Jury delivers stinging verdict against the government at Philadelphia mob trial
In a stunning rebuke of the government's case, a jury today
found mobster George Borgesi not guilty of racketeering conspiracy, acquitted
mob boss Joe Ligambi of a witness tampering charge and hung on three other
counts against Ligambi.
The panel of 11 women and one man had voted 10-2 to acquit
Ligambi of a conspiracy charge and two gambling charges he faced.
Ligambi's lawyer,
Edwin Jacobs Jr., said he would file a motion next week asking for bail for
Ligambi, 74, who has been jailed since he was indicted in the case back in May
2011. Borgesi, 50, was released today. The South Philadelphia capo, who is
Ligambi's nephew, has been in jail since his arrest in an unrelated
racketeering case in March 2000 for which he subsequently was sentenced to 14
years.
"Thank you, thank you," Borgesi's brother,
Anthony, said to the jurors as they left the courtroom after announcing the
partial verdict in the case.
It was the second time in less than a year that a federal
jury rejected the government's charges against Ligambi and Borgesi. Family
members and friends smiled and hugged one another after the jury left the
courtroom.
"Thank God," said Manny Borgesi, George's
Borgesi's mother, as she hugged her son Anthony. They had attended nearly every
day of the trial. Manny Borgesi is Joe Ligambi's sister. Borgesi's wife Alyson,
who had been barred from the courtroom, smiled and hugged family members in the
hallway after learning of the verdict that will send her husband home for the
first time since they were married.
The couple wed while Borgesi was in a federal prison in West
Virginia serving the 14-year sentence from the 2000 case.
"Once again they did not lay a finger on us,"
Jacobs said after the jury's decisions were announced. (Ligambi) has emerged
from two federal trials without a scratch."
Jacobs was referring to the fact that Ligambi was found not
guilty of five of the nine counts he faced in the first trial that ended in
February. The current trial focused on the four remaining counts. Jacobs also
said he was disappointed that the jury in the current case was unable to reach
a decision on the three counts on which they hung.
"It's a damn shame the two dissenters didn't respect
the views of the 10 who were clearly on the right path," he said. In
addition to filing a motion for bail, Jacobs is expected to ask for a quick
decision from the government on whether they intend to retry Ligambi a third
time.
Assistant U.S. Attorney Frank Labor, the lead prosecutor in
the case, said that decision rests with the Justice Department in Washington.

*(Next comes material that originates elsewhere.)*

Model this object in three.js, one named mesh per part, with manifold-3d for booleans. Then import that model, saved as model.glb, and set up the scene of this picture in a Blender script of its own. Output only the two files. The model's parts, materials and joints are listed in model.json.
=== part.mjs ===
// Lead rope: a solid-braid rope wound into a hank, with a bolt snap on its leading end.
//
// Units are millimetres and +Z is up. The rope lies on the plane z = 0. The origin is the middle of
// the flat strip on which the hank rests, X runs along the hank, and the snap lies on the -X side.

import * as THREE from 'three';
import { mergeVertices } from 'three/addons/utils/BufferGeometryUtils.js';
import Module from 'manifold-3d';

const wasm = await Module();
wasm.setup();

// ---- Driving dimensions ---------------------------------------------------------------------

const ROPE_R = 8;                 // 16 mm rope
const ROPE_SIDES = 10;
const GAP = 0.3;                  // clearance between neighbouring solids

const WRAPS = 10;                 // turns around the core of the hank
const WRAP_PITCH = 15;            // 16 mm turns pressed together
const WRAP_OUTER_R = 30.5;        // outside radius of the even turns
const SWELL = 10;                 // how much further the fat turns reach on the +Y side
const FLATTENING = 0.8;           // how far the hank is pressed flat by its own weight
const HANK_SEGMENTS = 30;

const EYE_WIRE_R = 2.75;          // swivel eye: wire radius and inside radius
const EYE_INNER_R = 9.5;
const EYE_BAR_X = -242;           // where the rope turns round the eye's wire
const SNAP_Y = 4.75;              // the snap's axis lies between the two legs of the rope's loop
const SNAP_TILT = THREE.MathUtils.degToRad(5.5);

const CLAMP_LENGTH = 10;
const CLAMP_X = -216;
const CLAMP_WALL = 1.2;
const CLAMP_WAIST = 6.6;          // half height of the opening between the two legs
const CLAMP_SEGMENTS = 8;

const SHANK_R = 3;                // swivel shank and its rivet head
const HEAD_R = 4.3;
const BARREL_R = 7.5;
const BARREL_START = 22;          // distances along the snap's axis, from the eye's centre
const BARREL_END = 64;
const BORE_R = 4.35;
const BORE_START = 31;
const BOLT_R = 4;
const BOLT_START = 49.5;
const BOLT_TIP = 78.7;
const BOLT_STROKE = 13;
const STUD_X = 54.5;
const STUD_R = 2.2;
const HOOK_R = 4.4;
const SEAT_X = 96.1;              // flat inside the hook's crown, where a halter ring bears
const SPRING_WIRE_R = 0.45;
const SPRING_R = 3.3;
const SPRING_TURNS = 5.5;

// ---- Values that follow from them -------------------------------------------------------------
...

Labor said he was "disappointed" in the jury verdict. But he pointed
out that the overall impact of the case has been to "disrupt La Cosa
Nostra in Philadelphia."
Of the 14 defendants named in the indictment handed up in
this case, 10 have either been convicted or pleaded guilty. Only two, Joseph
"Scoops" Licata and Borgesi, have been acquitted. One defendant is
still awaiting trial and Ligambi's status remains in limbo.
Borgesi's lawyer, Christopher Warren, was quick to praise
Jacobs for leading the defense during the eight-week trial.

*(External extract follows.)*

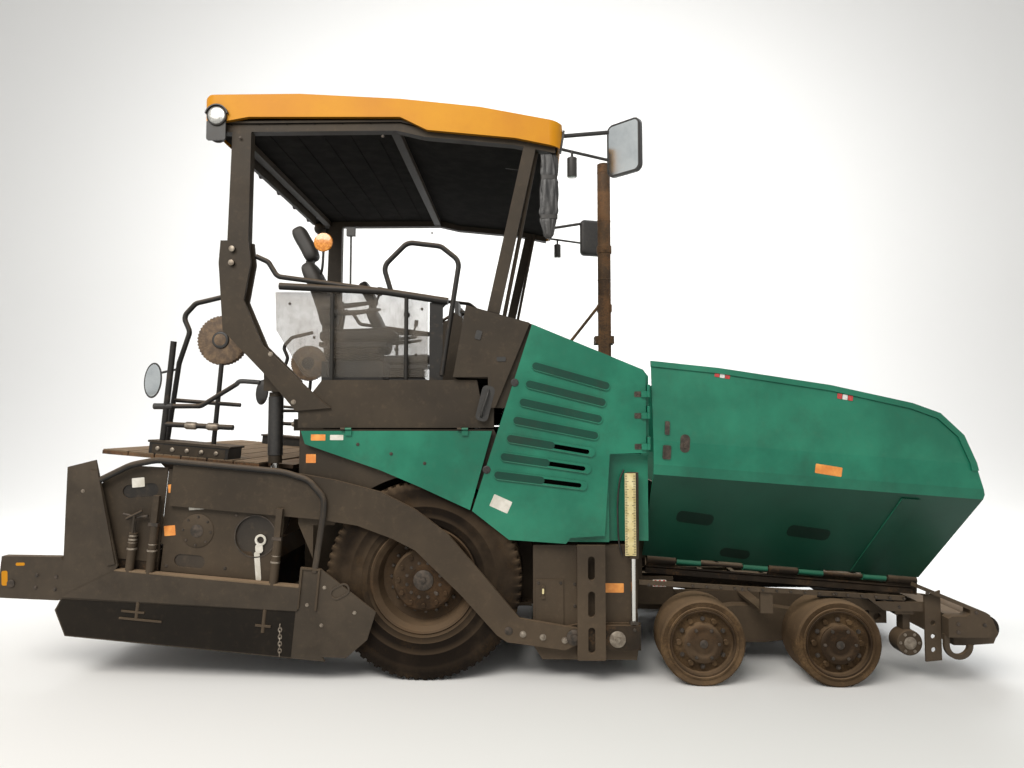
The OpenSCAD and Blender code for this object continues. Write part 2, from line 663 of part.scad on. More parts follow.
door_side = [[142, 2322], [852, 2026], [882, 1985], [882, 1478], [646, 1471], [610, 945], [391, 931],
    [359, 893],
    [-9, 917], [-249, 1102]];
louvre_a = [[171, 2042], [-76, 1332]];
louvre_b = [[620, 1913], [467, 1266]];
module door() place() {
    difference() {
        union() {
            slab(1212, 1238, door_side);
            // raised louvres
            for (i = [0:6]) side_extrude(1238, 1248)
                stadium(louvre_a[0] + (louvre_a[1] - louvre_a[0]) * i / 6,
                    louvre_b[0] + (louvre_b[1] - louvre_b[0]) * i / 6, 62);
        }
        // hollow back
        slab(1200, 1226, [[160, 2290], [840, 2000], [860, 1970], [860, 1500], [622, 1492], [588, 965],
            [380, 952],
            [345, 915], [0, 940], [-220, 1112]]);
        // through slots in the front half of the lowest three
        for (i = [4:6]) let (a = louvre_a[0] + (louvre_a[1] - louvre_a[0]) * i / 6,
                b = louvre_b[0] + (louvre_b[1] - louvre_b[0]) * i / 6)
            side_extrude(1210, 1250) stadium(a + (b - a) * 0.52, b - (b - a) * 0.04, 30);
    }
    for (z = door_hinges) difference() {
        union() {
            zrod(door_hinge_x, door_hinge_y, z, z + 39, 11);
            box(850, 1238, z, 892, 1257, z + 39);
        }
        zrod(door_hinge_x, door_hinge_y, z - 1, z + 40, 5 + running);
    }
}
module door_right() color(green) mirror([0, 1, 0]) door();
module door_left() color(green) door();

flap_hinge_y = 1250;
flap_hinge_z = 1632;
flap_hinges = [-1061, -297];
module flap() place() {
    difference() {
        slab(1212, 1236, [[-1378, 1620], [-120, 1620], [-263, 1107], [-590, 1255], [-854, 1365],
            [-1350, 1534]]);
        slab(1200, 1226, [[-1350, 1602], [-145, 1602], [-282, 1135], [-590, 1276], [-854, 1386],
            [-1330, 1548]]);
    }
    for (x = flap_hinges) difference() {
        union() {
            xrod(x - 20, x + 20, flap_hinge_y, flap_hinge_z, 10);
            box(x - 20, 1236, 1590, x + 20, 1250, flap_hinge_z);
        }
        xrod(x - 21, x + 21, flap_hinge_y, flap_hinge_z, 4 + running);
    }
}
module flap_right() color(green) mirror([0, 1, 0]) flap();
module flap_left() color(green) flap();

// Tow points.

module level_cylinders() color(dark) place() both() {
    difference() {
        zrod(795, 1212, 800, 1350, 38);
        zrod(795, 1212, 799, 1342, 17);
    }
    for (z = [905, 1300]) box(765, 1150, z, 825, 1178, z + 45);
    // height scale
    box(738, 1252, 822, 808, 1256, 1348);
    for (z = [840, 1320]) box(760, 1245, z, 800, 1252, z + 14);
}

module tow_carriage() color(steel) place() both() {
    difference() {
        slab(1180, 1207, [[350, 250], [470, 216], [840, 216], [840, 381], [470, 381], [350, 355]]);
    }
    slab(1207, 1244, [[486, 222], [835, 222], [835, 375], [486, 375]]);
    yrod(tow_x, tow_z, 1207, 1248, tow_pin_r);
    zrod(795, 1212, 381, 1190, 16);
}

// Screed.

arm_side = [[-2300, 1180], [-1457, 1180], [-1230, 1161], [-923, 1111], [-684, 1016], [-463, 882],
    [-236, 666], [9, 427],
    [53, 387], [360, 362], [410, 360], [410, 244], [360, 215], [-16, 230], [-84, 267], [-337, 497],
        [-660, 755],
    [-816, 817], [-1051, 880], [-1288, 897], [-2300, 897]];
module tow_arms() color(dark) place() raised() both() difference() {
    union() {
        slab(arm_y0, arm_y1, arm_side);
        yrod(tow_x, tow_z, arm_y0, arm_y1, 58);
    }
    yrod(tow_x, tow_z, arm_y0 - 1, arm_y1 + 1, tow_pin_r + running);
}

lift_x = -1610;
lift_top_z = 1930;
lift_low_z = 1000;
lift_y = 1055;
lift_w_x = -1663;
lift_w_z = 821;
module main_screed() color(dark) place() raised() {
    difference() {
        slab(-1200, 1200, [[-1668, 12], [-1668, 540], [-1740, 640], [-2250, 640], [-2330, 580], [-2330, 12]]);
        slab(-1188, 1188, [[-1680, 40], [-1680, 530], [-1750, 622], [-2240, 622], [-2312, 570], [-2312, 40]]);
    }
    both() {
        // plates up to the arms
        slab(1150, 1170, [[-2250, 640], [-1760, 640], [-1800, 1150], [-2200, 1150]]);
        box(-2200, 1170, 930, -1800, arm_y0, 1120);
        // lugs of the lift cylinders
        for (y = [lift_y - 50, lift_y + 32])
            slab(y, y + 18, [[-1740, 640], [-1668, 540], [-1640, 560], [-1625, 860], [-1700, 870],
                [-1780, 640]]);
        yrod(lift_w_x, lift_w_z, lift_y - 58, lift_y + 58, lift_pin_r);
        // struts under the walkway
        slab(500, 512, [[-2330, 640], [-1760, 640], [-1640, 1185], [-2840, 1185], [-2840, 1150],
            [-2380, 780], [-2330, 740]]);
    }
    // guides of the extension tubes
    for (g = [[-2450, -1], [-2600, 1]]) difference() {
        union() for (y = [60, 1080]) {
            box(g.x - 55, min(g.y * y, g.y * (y + 80)), 630, g.x + 55, max(g.y * y, g.y * (y + 80)), 745);
            box(g.x, min(g.y * y, g.y * (y + 80)), 725, -2240, max(g.y * y, g.y * (y + 80)), 745);
            box(-2262, min(g.y * y, g.y * (y + 80)), 640, -2240, max(g.y * y, g.y * (y + 80)), 725);
        }
        yrod(g.x, 685, -1300, 1300, 40 + running);
    }
}

module walkway() color(rust) place() raised() {
    for (x = [-2850:180:-1800]) box(x, -1130, 1185, x + 172, 1130, 1210);
    box(-1770, -980, 1185, -1598, 980, 1210);
}

module screed_rails() color(black) place() raised() both() {
    side_tube(1000, [[-2189, 2336], [-2391, 2270], [-2467, 2170], [-2410, 2068], [-2461, 1844],
        [-2487, 1211]], 17, 60);
    zrod(-2475, 1080, 1210, 1986, 20);
    box(-2541, 900, 1210, -2000, 1120, 1290);
    side_tube(1080, [[-2544, 1533], [-2239, 1560], [-2010, 1730]], 16, 60);
    rod([-2470, 1000, 1584], [-2000, 1000, 1590], 14);
    rod([-2475, 1080, 1416], [-2000, 1080, 1434], 18);
    rod([-2163, 1000, 1865], [-2158, 1000, 1290], 16);
    yrod(-2185, 2029, 940, 985, 165);
}

// Bodies of the hydraulic extensions behind the main screed.
module extension(tube_x) place() raised() {
    difference() {
        box(-2905, 8, 12, -2345, 1205, 600);
        box(-2890, 20, 40, -2360, 1190, 585);
    }
    yrod(tube_x, 685, -1150, 1190, 40);
    box(tube_x - 60, 1190, 600, tube_x + 60, 1205, 745);
}
module extension_right() color(dark) mirror([0, 1, 0]) extension(-2450);
module extension_left() color(dark) extension(-2600);

gate_y0 = 1250;
module side_gate() place() raised() {
    // end plate, its beam and the forward shield
    slab(gate_y0, gate_y0 + 14, [[-2925, 253], [-2961, 164], [-2876, 6], [-1170, 4], [-1222, 72],
        [-1255, 120],
        [-1255, 574], [-1385, 574], [-1385, 308]]);
    slab(gate_y0, gate_y0 + 14, [[-1255, 586], [-873, 346], [-913, 165], [-1037, 39], [-1217, 30],
        [-1255, 120]]);
    slab(gate_y0, gate_y0 + 14, [[-2988, 1091], [-2807, 1153], [-2582, 485], [-2597, 451], [-2925, 253]]);
    slab(gate_y0 - 43, half_w, [[-2597, 451], [-1376, 455], [-1380, 308], [-2925, 253]]);
    // sloping flange and guard tube
    slab(gate_y0 + 14, half_w, [[-2830, 1083], [-2779, 1083], [-2596, 496], [-2648, 480]]);
    side_tube(1262, [[-2790, 1010], [-2572, 1141], [-2405, 1188], [-1569, 1185], [-1395, 1148],
        [-1280, 1040], [-1275, 940],
        [-1295, 560]], 12, 50);
    // height spindles with their collars and the crank
    for (q = [[-2510, 440, 702], [-2375, 440, 958], [-1560, 440, 947]]) zrod(q.x, 1262, q.y, q.z, 12);
    rod([-2560, 1262, 790], [-2460, 1262, 850], 9);
    zrod(-2510, 1262, 702, 825, 8);
    // join to the extension
    box(-2905, 1205, 60, -2345, gate_y0, 250);
    // rear bracket
    slab(1180, 1240, [[-3370, 470], [-3370, 200], [-2960, 220], [-2905, 260], [-2905, 420], [-2980, 500]]);
}
module side_gate_right() color(dark) mirror([0, 1, 0]) side_gate();
module side_gate_left() color(dark) side_gate();

module lift_barrels() color(dark) place() both() difference() {
    union() {
        zrod(lift_x, lift_y, 1400, 1880, 45);
        yrod(lift_x, lift_top_z, lift_y - 22, lift_y + 22, 52);
    }
    zrod(lift_x, lift_y, 1399, 1860, 30);
    yrod(lift_x, lift_top_z, lift_y - 46, lift_y + 46, 25 + running);
}
// Each rod ends in a slotted link, in which the pin of the screed rides up while the tow
// points lift. The slot is wider than the pin, which wanders 7 mm sideways through the stroke.
lift_pin_r = 14;
link_slot = 45;
link_free = 125;
module lift_rods() color(steel) place() both() difference() {
    union() {
        zrod(lift_x, lift_y, lift_low_z + link_free + 30, 1620, 28);
        side_extrude(lift_y - 25, lift_y + 25)
            stadium([lift_x, lift_low_z], [lift_x, lift_low_z + link_free], link_slot + 55);
    }
    side_extrude(lift_y - 30, lift_y + 30)
        stadium([lift_x, lift_low_z + link_slot / 2 - lift_pin_r - 0.6],
            [lift_x, lift_low_z + link_free], link_slot);
}

main_frame();
guard_rails();
side_housings();
tow_guides();
engine();
hood();
hood_shoulders();
deck();
fenders();
post_brackets();
handrails();
side_glass();
seats();
console();
exhaust_stack();
canopy_frame();
roof();
mirrors();
hopper_frame();
conveyor();
bogie_beams();
rear_axle();
auger_frame();
level_cylinders();
tyre_right();
tyre_left();
rim_right();
rim_left();
knuckle_right_front();
knuckle_right_rear();
knuckle_left_front();
knuckle_left_rear();
front_wheel_right_front();
front_wheel_right_rear();
front_wheel_left_front();
front_wheel_left_rear();
push_beam();
push_roller_right();
push_roller_left();
wing_right();
wing_left();
auger_right();
auger_left();
door_right();
door_left();
flap_right();
flap_left();
tow_carriage();
tow_arms();
main_screed();
walkway();
screed_rails();
extension_right();
extension_left();
side_gate_right();
side_gate_left();
lift_barrels();
lift_rods();
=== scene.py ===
# %% [markdown]
# # Dressing a wheeled asphalt paver
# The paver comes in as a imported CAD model: every plate, tube and wheel already has its
# real size and place. This file gives it its looks, one finish and one piece at a time,
# and leaves the CAD shapes where they are.

# %% Load the fixed frame
import json
from math import acos, atan2, cos, exp, pi, radians, sin
import bpy
import numpy as np
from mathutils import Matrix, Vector
from mathutils.geometry import tessellate_polygon


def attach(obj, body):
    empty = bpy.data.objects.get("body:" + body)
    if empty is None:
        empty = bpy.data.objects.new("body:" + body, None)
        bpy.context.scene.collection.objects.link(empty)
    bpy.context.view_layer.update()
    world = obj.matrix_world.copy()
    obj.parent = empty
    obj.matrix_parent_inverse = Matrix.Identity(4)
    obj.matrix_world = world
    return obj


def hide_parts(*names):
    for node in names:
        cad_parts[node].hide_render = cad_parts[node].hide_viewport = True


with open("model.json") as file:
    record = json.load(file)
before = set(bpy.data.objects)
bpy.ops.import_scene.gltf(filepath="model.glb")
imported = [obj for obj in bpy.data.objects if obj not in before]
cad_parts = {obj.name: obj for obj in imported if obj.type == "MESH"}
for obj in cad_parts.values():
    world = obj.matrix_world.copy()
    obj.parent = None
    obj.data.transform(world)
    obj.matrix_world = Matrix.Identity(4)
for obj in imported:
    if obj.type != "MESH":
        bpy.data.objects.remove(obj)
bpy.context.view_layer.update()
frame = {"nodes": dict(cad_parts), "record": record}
nodes = frame["nodes"]

# %% [markdown]
# The camera stands where the photographer stood, a little ahead of the middle and at eye
# height, and looks up by three degrees. A wide lens, as in a telephone, takes the whole
# length in from under six metres.

# %% Camera
YAW, PITCH = radians(1.29), radians(3.03)
FOCAL_PX = 700.0
camera = bpy.data.objects.new("camera", bpy.data.cameras.new("camera"))
camera.data.sensor_width = 36.0
camera.data.lens = FOCAL_PX / 1024 * camera.data.sensor_width
camera.location = (0.2076, -5.8133, 1.6847)
camera.rotation_euler = (pi / 2 + PITCH, 0, YAW)
bpy.context.scene.collection.objects.link(camera)
bpy.context.scene.camera = camera
bpy.context.scene.view_settings.view_transform = "Standard"
print("lens", round(camera.data.lens, 2), "mm")

# %% [markdown]
# Shader maths reads best as an expression. A Wire is one socket of a node tree, and its
# operators add the Math nodes that work the expression out. The Finish class owns a
# material, and its one method `node` adds any other node.

# %% Shader expressions
class Wire:
    """One output socket of a material, with arithmetic."""

    def __init__(self, finish, socket):
        self.finish, self.socket = finish, socket

    def math(self, operation, *values, clamp=False):
        return self.finish.node("Math", {"operation": operation, "use_clamp": clamp},
                                dict(enumerate(values)))

    def __add__(self, other): return self.math("ADD", self, other)
    def __radd__(self, other): return self.math("ADD", other, self)
    def __sub__(self, other): return self.math("SUBTRACT", self, other)
    def __rsub__(self, other): return self.math("SUBTRACT", other, self)
    def __mul__(self, other): return self.math("MULTIPLY", self, other)

    def step(self, low, high):
        """0 below low, 1 above high, and a smooth rise between them."""
        return self.finish.node("MapRange", {"interpolation_type": "SMOOTHSTEP"},
                                {"Value": self, "From Min": low, "From Max": high})

    def clamp(self): return self.math("MULTIPLY", self, 1.0, clamp=True)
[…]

"The architect of (the acquittals of both defendants)
is standing right over there," Warren said as he pointed toward Jacobs.
Warren also urged everyone in both camps and those he has seen filing comments
on this website to tone down the rhetoric.

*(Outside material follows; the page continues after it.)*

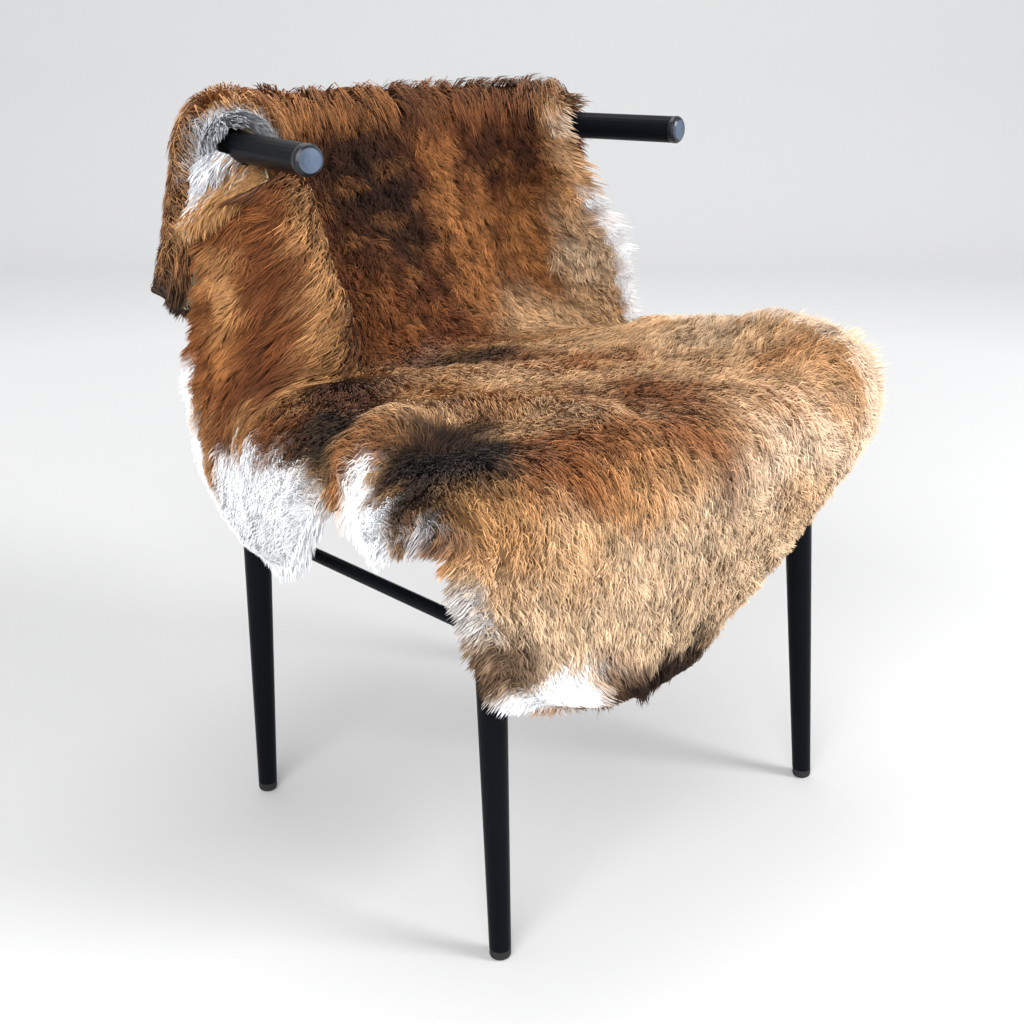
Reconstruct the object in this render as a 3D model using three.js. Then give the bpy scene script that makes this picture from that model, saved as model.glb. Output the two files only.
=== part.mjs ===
// A long-haired sheepskin laid over a steel armchair, in millimetres with +Z up.
// The chair faces -Y. The skin hangs behind the bow rail, comes over it, runs down the back,
// across the seat and down over the front edge.
import * as THREE from 'three';

const CHAIR = {
  railHeight: 739, railRadius: 15, railBackY: 304.4, railBackHalf: 89.1, railBend: 140,
  armSplay: 12, armLength: 165, capLength: 9,
  stretcherHeight: 330, seatRailHeight: 429.5, crossRadius: 7,
  seatTop: 455, seatThickness: 18, seatHalfWidth: 231, seatFront: -193, seatBack: 178, seatCorner: 42,
  glideHeight: 10, gap: 0.3, barGap: 0.9,
};
const FRONT_LEG = { footX: 250.4, footY: -212.1, topX: 236.4, topY: -180.7, top: 436.7 };
const BACK_LEG = { footX: 229, footY: 209, topX: 226.7, topY: 190, top: 723.7 };
const LEG_RADII = { foot: 10.6, waist: 15.8, waistHeight: 360, railEnd: 11.5 };

const SKIN = { pile: 36, rimRise: 0.3, rimWidth: 30, crownGap: 20.5, startHeading: 78, riseSpan: 60,
  fallSpan: 72, tuft: 13, lump: 3.2 };

// The skin's middle line, seen from the side: each run is an arc that turns the heading by some degrees.
const MIDDLE_LINE = [
  { name: 'flap behind the rail', run: 207, turn: 0 },
  { name: 'over the rail', run: 61, turn: -158 },
  { name: 'down the back', run: 255, turn: 18 },
  { name: 'into the seat', run: 85, turn: 62 },
  { name: 'across the seat', run: 320, turn: 0 },
  { name: 'over the front edge', run: 60, turn: -84 },
  { name: 'front drape', run: 171, turn: -5 },
];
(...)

"It's been an exhausting and gut-wrenching trial,"
he said. "We're well passed the time for the ugly vitriol to be put to
bed. Let's move on."
Both lawyers chided the government for calling witnesses
whose credibility and motivation were suspect. In fact, the case against
Borgesi was built almost entirely around the testimony of mob informants Louis
"Bent Finger Lou" Monacello and Anthony Aponick.
Jacobs, repeating an argument he made in his closing, said
it was impossible to believe that "any reasonable grown-up would base any
important decision" on the word of the suspect witnesses the government
used to build its case.
And, as he had argued to the jury, Jacobs said the
government's case was built on "ancient history" and the phony
assumption that Ligambi was the boss of a criminal organization. The mob,
Jacobs had told the jury, was dismantled more than a decade ago.
While gambling and loansharking still takes place, "as
it does in every major city," Jacobs said, those involved in those
businesses are "independent contractors" and not part of an organized
criminal conspiracy.
While Jacobs said he was prepared to retry the case a third time,
he said he hoped the government would not waste taxpayer money for a third
chance at conviction.
Warren took a parting shot at Monacello, who is reportedly
living in Ventnor, joking that "there are a lot of walnuts cracking in an
asshole in Ventnor right now." Warren defended Borgesi in the current
case. He had represented Licata in the first case. His clients are the only two
defendants to win acquittals thus far.
Borgesi was found not guilty of 13 of the 14 counts he faced
in the first trial, but the jury hung on the conspiracy count that was retried
this time. The defendant left the federal building with his wife, mother and
other family members. They were reportedly celebrating his release this
afternoon at a party at his brother Anthony's South Philadelphia home.